How much should I have saved for college by my child's age?
A common rule of thumb is to have roughly one year of projected college costs saved by the time your child starts high school, but the right number depends on your total goal, whether you're targeting public or private school costs, and how many years remain. Use this calculator with your specific goal amount for a personalized target.
What if I can't afford the required monthly contribution?
Save what you can consistently rather than nothing at all. Even partial funding significantly reduces future student loan burden, and you can combine 529 savings with financial aid, scholarships, and student loans to cover the rest. Revisit the calculator periodically as your income grows.
Can I use a 529 plan for any college?
Yes. 529 funds can be used at any accredited college, university, or vocational school in the U.S. and many international institutions, regardless of which state's 529 plan you use.
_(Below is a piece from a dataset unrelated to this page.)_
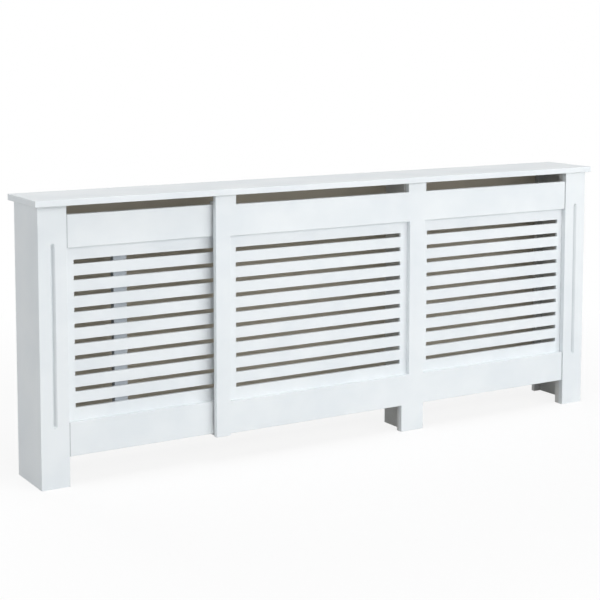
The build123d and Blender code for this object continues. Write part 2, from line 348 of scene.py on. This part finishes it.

What happens to unused 529 funds?
You can change the beneficiary to another family member, use up to $35,000 to fund a Roth IRA for the beneficiary (subject to conditions), or withdraw the funds and pay income tax plus a 10% penalty on the earnings portion only.
Does this calculator account for financial aid or scholarships?
No. This tool only projects savings growth toward your stated cost goal; it does not factor in expected financial aid, scholarships, or student loans, which can meaningfully reduce your actual out-of-pocket need.
Is this calculator financial advice?
No. This tool provides estimates for educational purposes only and is not financial, tax, or investment advice. Investment returns are never guaranteed. Consult a qualified financial advisor or tax professional for guidance specific to your situation.